[Given instruction]:
Reproduce verbatim the lines up to and including the one with "return rows, faces, corners.reshape(-1, 4, 2)", starting from the first.
········
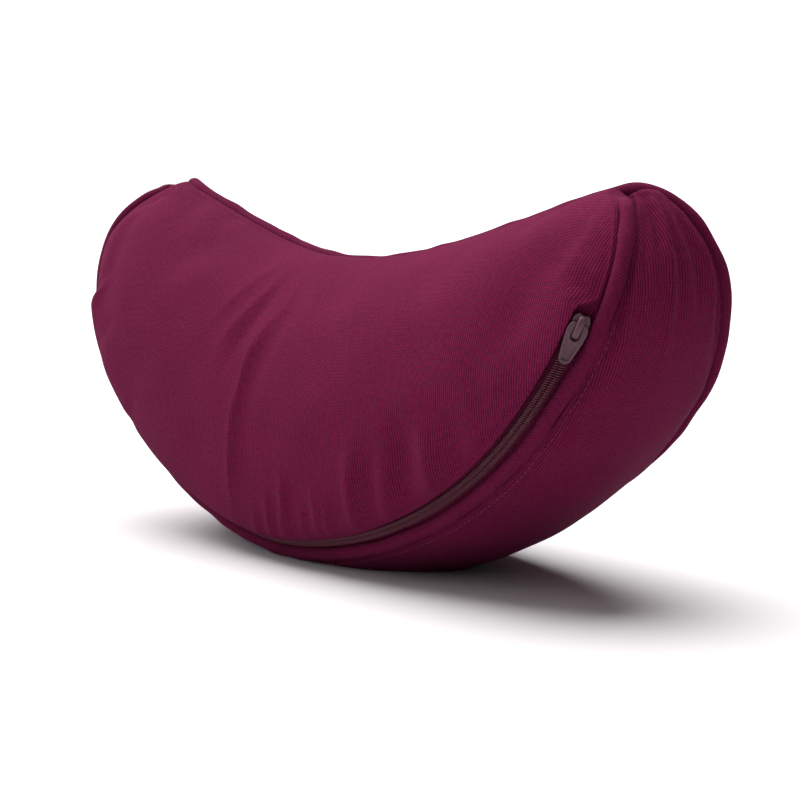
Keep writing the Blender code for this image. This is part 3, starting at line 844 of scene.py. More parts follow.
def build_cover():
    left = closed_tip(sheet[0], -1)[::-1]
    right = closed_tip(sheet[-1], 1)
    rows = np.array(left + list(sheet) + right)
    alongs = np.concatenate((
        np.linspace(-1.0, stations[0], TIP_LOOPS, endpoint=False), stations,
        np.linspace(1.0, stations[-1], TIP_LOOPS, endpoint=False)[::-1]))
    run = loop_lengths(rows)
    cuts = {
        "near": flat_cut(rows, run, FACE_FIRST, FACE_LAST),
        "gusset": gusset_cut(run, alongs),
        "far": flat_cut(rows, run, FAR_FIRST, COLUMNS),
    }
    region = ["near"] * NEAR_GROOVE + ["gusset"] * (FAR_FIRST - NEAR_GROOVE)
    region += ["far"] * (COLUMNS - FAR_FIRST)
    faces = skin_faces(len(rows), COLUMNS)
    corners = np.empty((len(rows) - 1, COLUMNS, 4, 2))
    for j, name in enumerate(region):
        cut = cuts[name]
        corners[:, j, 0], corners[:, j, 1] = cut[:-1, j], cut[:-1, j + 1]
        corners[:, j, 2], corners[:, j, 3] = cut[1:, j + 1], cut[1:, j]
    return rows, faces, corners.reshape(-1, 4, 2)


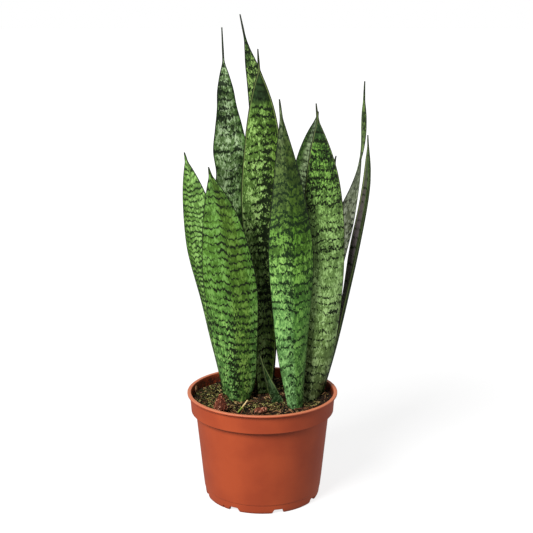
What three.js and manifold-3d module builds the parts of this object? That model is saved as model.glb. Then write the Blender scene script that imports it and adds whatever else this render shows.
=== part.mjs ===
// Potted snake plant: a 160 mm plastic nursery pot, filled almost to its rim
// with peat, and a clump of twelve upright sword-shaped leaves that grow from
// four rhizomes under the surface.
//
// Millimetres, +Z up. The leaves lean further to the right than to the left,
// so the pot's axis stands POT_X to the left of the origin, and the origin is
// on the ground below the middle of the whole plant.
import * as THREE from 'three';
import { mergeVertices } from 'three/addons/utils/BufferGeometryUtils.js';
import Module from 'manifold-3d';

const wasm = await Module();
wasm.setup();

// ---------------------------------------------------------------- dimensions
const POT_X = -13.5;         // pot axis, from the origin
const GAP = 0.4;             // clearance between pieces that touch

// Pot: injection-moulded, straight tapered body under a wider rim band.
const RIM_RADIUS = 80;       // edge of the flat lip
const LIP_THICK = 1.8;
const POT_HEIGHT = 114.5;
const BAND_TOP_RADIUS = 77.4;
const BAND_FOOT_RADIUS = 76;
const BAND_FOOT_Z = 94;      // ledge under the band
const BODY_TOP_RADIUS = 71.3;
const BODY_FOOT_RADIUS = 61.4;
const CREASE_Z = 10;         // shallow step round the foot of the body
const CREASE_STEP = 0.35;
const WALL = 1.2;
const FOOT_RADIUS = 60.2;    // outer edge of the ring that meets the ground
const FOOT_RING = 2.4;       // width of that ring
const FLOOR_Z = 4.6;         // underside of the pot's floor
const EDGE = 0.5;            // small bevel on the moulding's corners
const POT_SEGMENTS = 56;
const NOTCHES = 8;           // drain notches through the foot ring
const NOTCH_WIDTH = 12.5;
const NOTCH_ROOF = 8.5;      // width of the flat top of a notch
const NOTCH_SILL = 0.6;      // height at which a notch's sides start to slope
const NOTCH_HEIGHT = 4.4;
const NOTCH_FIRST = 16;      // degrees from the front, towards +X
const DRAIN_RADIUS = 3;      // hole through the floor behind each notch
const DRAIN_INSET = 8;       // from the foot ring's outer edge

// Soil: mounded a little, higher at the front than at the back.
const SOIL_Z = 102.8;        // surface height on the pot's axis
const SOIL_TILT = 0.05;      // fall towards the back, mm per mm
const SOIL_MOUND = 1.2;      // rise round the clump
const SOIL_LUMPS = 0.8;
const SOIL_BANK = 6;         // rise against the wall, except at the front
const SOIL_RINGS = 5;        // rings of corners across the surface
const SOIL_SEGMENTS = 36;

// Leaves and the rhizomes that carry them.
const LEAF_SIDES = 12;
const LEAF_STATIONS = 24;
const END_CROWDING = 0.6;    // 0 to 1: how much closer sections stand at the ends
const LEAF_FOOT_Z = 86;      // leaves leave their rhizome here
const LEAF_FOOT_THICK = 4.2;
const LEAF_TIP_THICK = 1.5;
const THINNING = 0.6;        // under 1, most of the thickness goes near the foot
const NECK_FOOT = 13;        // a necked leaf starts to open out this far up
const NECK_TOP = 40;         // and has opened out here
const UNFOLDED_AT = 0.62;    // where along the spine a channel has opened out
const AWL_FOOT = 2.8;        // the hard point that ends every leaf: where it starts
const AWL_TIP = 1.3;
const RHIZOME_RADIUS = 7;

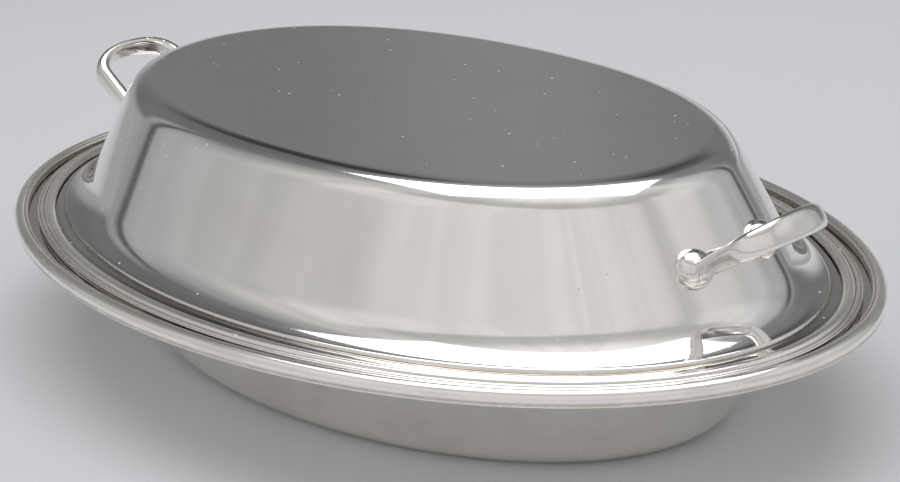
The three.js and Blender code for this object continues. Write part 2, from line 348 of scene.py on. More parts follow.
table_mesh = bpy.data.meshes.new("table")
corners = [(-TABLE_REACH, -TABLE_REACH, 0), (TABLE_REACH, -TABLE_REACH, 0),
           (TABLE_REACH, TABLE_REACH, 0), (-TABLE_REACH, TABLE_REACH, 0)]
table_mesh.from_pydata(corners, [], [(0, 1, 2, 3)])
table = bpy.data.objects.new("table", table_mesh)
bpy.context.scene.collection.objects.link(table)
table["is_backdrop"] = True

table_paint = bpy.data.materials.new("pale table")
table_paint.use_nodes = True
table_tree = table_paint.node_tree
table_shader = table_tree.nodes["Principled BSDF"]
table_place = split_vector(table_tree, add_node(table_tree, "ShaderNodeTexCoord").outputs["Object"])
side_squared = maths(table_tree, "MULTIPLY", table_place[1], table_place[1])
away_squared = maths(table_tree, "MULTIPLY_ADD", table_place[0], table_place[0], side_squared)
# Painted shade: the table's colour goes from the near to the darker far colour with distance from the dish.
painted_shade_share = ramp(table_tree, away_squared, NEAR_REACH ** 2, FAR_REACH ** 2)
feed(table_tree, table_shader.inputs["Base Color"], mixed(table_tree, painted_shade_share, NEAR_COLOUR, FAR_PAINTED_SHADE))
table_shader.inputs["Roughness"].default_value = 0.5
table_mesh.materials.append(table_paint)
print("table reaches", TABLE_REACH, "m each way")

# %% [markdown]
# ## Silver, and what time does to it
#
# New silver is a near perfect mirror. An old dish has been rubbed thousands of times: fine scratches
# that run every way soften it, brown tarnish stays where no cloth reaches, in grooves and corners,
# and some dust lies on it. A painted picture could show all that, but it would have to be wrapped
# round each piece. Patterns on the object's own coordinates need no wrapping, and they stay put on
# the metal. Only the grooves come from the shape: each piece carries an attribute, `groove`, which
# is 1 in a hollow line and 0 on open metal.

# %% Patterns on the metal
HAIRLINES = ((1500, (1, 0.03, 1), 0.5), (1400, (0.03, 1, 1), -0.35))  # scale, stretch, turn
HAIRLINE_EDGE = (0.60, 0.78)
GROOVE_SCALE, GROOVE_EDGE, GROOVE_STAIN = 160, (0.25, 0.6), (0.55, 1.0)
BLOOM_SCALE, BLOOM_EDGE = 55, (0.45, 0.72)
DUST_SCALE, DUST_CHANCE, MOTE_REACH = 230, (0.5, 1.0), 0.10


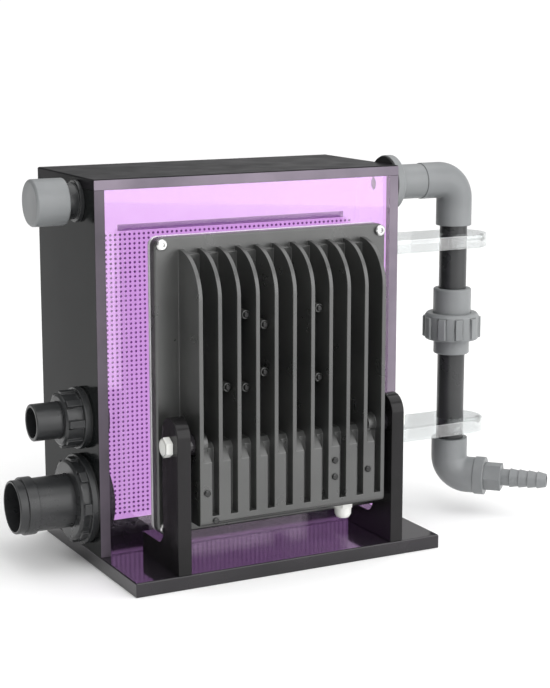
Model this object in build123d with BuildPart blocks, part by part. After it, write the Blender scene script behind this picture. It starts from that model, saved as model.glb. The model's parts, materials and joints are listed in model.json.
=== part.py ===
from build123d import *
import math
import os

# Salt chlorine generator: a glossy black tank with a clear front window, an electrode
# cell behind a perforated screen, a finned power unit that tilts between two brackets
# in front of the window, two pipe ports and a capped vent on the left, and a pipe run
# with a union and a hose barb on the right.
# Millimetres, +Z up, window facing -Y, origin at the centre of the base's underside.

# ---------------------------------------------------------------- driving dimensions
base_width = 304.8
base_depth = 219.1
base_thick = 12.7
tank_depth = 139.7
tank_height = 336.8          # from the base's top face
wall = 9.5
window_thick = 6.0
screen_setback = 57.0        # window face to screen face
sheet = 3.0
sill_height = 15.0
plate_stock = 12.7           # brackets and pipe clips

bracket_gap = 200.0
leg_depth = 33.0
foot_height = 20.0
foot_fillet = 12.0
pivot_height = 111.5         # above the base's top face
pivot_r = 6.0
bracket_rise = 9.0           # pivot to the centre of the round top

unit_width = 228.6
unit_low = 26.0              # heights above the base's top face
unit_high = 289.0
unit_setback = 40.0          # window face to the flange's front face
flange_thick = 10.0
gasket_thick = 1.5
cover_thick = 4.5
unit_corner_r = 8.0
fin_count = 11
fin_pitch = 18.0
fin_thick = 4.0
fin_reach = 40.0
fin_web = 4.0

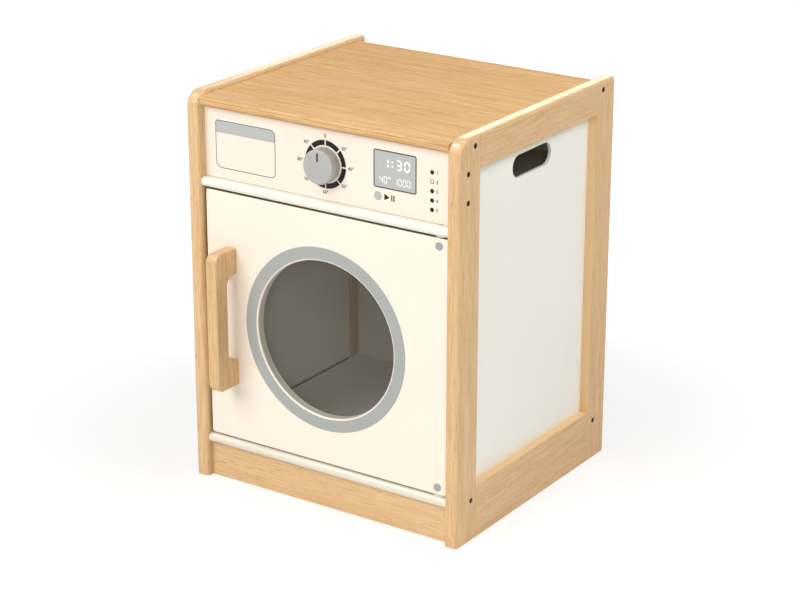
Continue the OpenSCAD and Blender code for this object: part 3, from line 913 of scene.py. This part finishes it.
········
[Exercise result]:
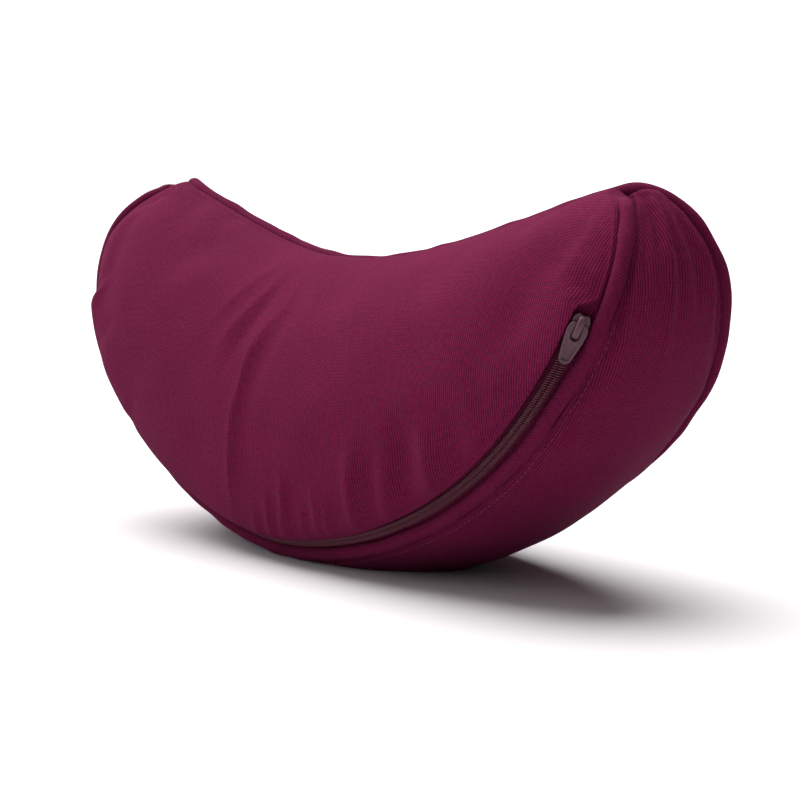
Keep writing the Blender code for this image. This is part 3, starting at line 844 of scene.py. More parts follow.
def build_cover():
    left = closed_tip(sheet[0], -1)[::-1]
    right = closed_tip(sheet[-1], 1)
    rows = np.array(left + list(sheet) + right)
    alongs = np.concatenate((
        np.linspace(-1.0, stations[0], TIP_LOOPS, endpoint=False), stations,
        np.linspace(1.0, stations[-1], TIP_LOOPS, endpoint=False)[::-1]))
    run = loop_lengths(rows)
    cuts = {
        "near": flat_cut(rows, run, FACE_FIRST, FACE_LAST),
        "gusset": gusset_cut(run, alongs),
        "far": flat_cut(rows, run, FAR_FIRST, COLUMNS),
    }
    region = ["near"] * NEAR_GROOVE + ["gusset"] * (FAR_FIRST - NEAR_GROOVE)
    region += ["far"] * (COLUMNS - FAR_FIRST)
    faces = skin_faces(len(rows), COLUMNS)
    corners = np.empty((len(rows) - 1, COLUMNS, 4, 2))
    for j, name in enumerate(region):
        cut = cuts[name]
        corners[:, j, 0], corners[:, j, 1] = cut[:-1, j], cut[:-1, j + 1]
        corners[:, j, 2], corners[:, j, 3] = cut[1:, j + 1], cut[1:, j]
    return rows, faces, corners.reshape(-1, 4, 2)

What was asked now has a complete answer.